Like many people who fight in the front lines against the travesties of the War On Drugs, Kenville’s vision is limited to what seems realistically possible. Pie-in-the-sky wishes for greater justice do him no good. For pundits sitting on the sidelines, such as myself, reality is less of a barrier.
So, although I’m sure having “higher, realistic thresholds” would help, I think a better and clearer way to “sort out the true drug traffickers from the low level user/dealers” would be to require that for some one to be convicted of drug trafficking, they are found not only to possess drugs but are actually caught trafficking in drugs.
But that’s not how it works. Quantity, not activity, is all that matters.
[Update: According to Charles Kenville’s comment below, I misunderstood his post. In Iowa, they still have to prove trafficking. That’s not the case in some other states, so my comments would still apply elsewhere.]
This is part of a trend in criminal law that both fascinates and upsets me. I haven’t quite figured out a coherent way to think about it, but right now I’m calling it “trimming the elements” of the crime. (There may be an established term for this trend, but I haven’t stumbled across it yet.)
To prove a crime in court, the state has to prove every element of the crime. For example, in a DUI the prosecutor might have to prove that the defendant was (1) operating a vehicle, (2) had consumed alcohol, and (3) was impaired by the consumption of alcohol.
That third element is a little tricky to prove—it requires some form of testing that will hold up in court—so most states have a law against drinking while driving, which eliminates the need to prove impairment. That makes it a little easier, but there’s still the problem that a police officer has to observe someone drinking while driving. That can take time and effort, and police departments are loath to work harder than necessary. So a lot of states have eliminated the element of drinking by passing laws against having open containers of alcohol in the passenger area of car.
Now, all a cop has to do is find an open can or bottle anywhere in the car and he can bust the driver. Advocates of such laws want you to think of young punks passing around a fifth of Jack, but you’d be just as guilty if you were the completely sober designated driver for a night of drunken revelry and one of your friends hid a flask of booze inside his coat, or if you were driving a friend home from dinner out and she was bringing home the leftover bottle of wine from the restaurant.
Kenville’s problem with the drug laws seems to be a variation on this trend.

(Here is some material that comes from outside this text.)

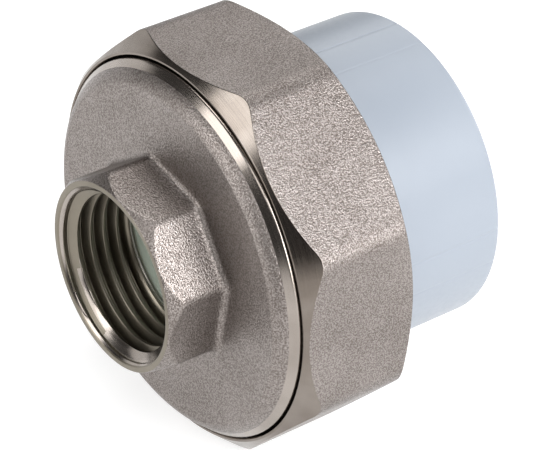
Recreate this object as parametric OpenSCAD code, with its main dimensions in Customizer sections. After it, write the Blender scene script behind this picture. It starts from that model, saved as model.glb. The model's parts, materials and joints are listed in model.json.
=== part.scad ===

Catching drug dealers in the process of actually selling drugs is hard work, so the laws have been tweaked to remove the need to prove the actual sale, in this case by specifying that mere possession of a sufficient quantity is proof of intent to sell.
It’s also not usually necessary to prove an exchange of money for drugs to prove a sale, because that would require extra work. Merely giving drugs to someone is usually enough to be arrested for drug dealing. If you bring some pot to a friend’s house and share a joint, you may be a drug dealer.
The end result is that a convicted drug dealer may not actually have dealt any drugs. In effect, legislators have made the law itself a lie.
Charles Kenville says
Thanks for reading Mark,
I probably wasn’t clear in the original post, but Iowa’s laws do require that the “trafficking” element be proven. The problem here is the disparity from drug to drug for the more serious penalties: 5 grams or less meth = possible probation, over 5 grams = mandatory 25 year prison term with 1/3 mandatory minimum. It goes up to 100 grams for some other drugs, and no mandatory prison.
Because the state can allege a very serious trafficking charge based on minimal quantities, defendant’s are often forced into pleas involving prison time.
I know what you’re saying though, I have seen other state’s “trim the elements” of a crime. Instead of calling it Possession with Intent to Deliver, they rewrite the law to be “Felony Possession of Narcotics, over 5 grams”. That is a much worse scenario, as you said, because it takes away the need to prove the actual trafficking.
I can only hope Iowa’s lawmakers don’t pick up on the trend. Chances are they will though, there isn’t a lot of creative or new thinking in government these days, plus its always good to be “tough on crime”.
Mark Draughn says
Thanks for clearing that up. I’ve updated my post to indicate my misunderstanding.
I did understand your point about the sudden sharp increase in the penalty, but I had nothing to add, so I addressed what I saw as a related issue.